С грустной усмешкой будет он вспоминать в старости эти свои тоже уже далеко не юношеские восторги. В «Докторе Фаустусе», не вставляя в книгу даже имени Бетман-Гольвега, он оценит их устами Цейтблома, которому их и припишет, вернее — самим контекстом, самим тоном цейтбломовского ретроспективного рассказа о них: «За едой и позднее... речь шла главным образом о политических и моральных вопросах, о мифическом пробуждении национальных характеров, которое наступает в такие исторические моменты и о котором я говорил несколько взволнованно, чтобы как-то уравновесить грубо-эмпирическую концепцию войны, единственно верную, по мнению Шильдкнапа; о характерной, стало быть, роли Германии, ее прегрешении перед Бельгией, разительно напоминавшем насилие Фридриха Великого над формально нейтральной Саксонией, о буче, поднявшейся по этому поводу в мире, о речи нашего философа-рейхсканцлера с ее рассудительным признанием вины... По милости Рюдигера (Шильдкнапа. — С. А.) мы немало тут посмеялись, ибо он не опровергал довольно-таки эмоционального толкования событий, но, пародируя долговязого мыслителя, окутывавшего поэзией морали давно разработанный стратегический план, делал невозможно смешной всю эту задушевную грубость, достойное самопокаяние при честной готовности к злодейству, — еще более смешной, чем добродетельное мычание мира, который ведь тоже давно знал об этом прозаическом плане кампании».

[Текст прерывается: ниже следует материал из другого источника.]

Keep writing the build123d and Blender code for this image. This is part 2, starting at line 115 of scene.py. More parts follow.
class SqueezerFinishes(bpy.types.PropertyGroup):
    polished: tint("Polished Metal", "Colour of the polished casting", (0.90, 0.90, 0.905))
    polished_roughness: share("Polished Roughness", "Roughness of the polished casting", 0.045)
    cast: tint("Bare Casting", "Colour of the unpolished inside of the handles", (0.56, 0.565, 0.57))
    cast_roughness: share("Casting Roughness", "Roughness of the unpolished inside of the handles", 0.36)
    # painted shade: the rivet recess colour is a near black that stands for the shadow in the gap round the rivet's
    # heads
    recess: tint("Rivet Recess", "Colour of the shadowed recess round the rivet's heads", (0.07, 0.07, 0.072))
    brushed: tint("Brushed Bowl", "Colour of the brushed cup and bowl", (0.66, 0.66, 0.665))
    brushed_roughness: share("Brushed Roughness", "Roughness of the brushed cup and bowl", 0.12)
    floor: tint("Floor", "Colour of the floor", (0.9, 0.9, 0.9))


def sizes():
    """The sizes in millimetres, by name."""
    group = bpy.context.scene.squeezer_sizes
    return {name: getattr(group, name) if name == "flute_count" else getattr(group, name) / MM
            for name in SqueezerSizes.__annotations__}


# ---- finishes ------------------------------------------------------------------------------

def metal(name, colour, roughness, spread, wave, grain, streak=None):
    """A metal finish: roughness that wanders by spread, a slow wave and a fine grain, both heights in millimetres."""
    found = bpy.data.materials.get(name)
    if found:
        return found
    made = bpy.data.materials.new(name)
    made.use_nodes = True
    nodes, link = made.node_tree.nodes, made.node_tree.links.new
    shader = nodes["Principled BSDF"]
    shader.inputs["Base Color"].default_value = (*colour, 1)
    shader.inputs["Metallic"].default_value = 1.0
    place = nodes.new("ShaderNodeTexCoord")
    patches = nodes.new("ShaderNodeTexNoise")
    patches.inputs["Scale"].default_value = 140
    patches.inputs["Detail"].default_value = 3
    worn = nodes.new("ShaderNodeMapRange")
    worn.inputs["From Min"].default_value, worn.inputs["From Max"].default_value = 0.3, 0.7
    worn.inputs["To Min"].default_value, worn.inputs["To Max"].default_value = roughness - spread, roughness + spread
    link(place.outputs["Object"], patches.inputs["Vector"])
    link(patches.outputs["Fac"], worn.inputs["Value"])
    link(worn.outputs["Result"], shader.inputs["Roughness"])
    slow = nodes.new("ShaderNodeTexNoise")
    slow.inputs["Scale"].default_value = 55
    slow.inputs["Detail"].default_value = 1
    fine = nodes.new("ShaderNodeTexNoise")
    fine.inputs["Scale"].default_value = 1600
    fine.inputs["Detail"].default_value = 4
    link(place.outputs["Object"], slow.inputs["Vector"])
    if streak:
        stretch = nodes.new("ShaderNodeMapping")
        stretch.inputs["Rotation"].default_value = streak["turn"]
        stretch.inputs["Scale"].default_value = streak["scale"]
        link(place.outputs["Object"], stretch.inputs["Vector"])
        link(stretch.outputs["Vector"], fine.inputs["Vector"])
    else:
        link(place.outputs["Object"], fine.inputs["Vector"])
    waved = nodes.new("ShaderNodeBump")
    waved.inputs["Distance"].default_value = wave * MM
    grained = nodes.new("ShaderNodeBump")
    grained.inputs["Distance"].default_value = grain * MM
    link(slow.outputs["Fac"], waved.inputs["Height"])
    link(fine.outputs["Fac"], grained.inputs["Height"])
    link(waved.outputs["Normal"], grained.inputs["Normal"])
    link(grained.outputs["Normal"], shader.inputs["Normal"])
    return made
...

А покамест, рискуя скомпрометировать собственную логику, — да что логику, самую человечность своих побуждений, он готов довести каждое свое «да» до крайности, до утверждений, одним махом переносящих разговор из сферы более или менее отвлеченных идей в ненавистную ему, казалось бы, сферу политики, он прямо-таки стремится к этой, мы бы сказали, вызывающей, отчаянной парадоксальности. Он называет одну из глав — «Против права и правды». Он пишет: «Я хочу монархии». Он заявляет, что «государство, основанное на беспрекословном подчинении начальству», — это «подобающая, подходящая немецкому народу форма правления». Тут явный полемический задор, явное сжигание мостов. И вот тут-то как раз и сказывается важное слагаемое обстановки, родившей эту книгу, — брат Генрих.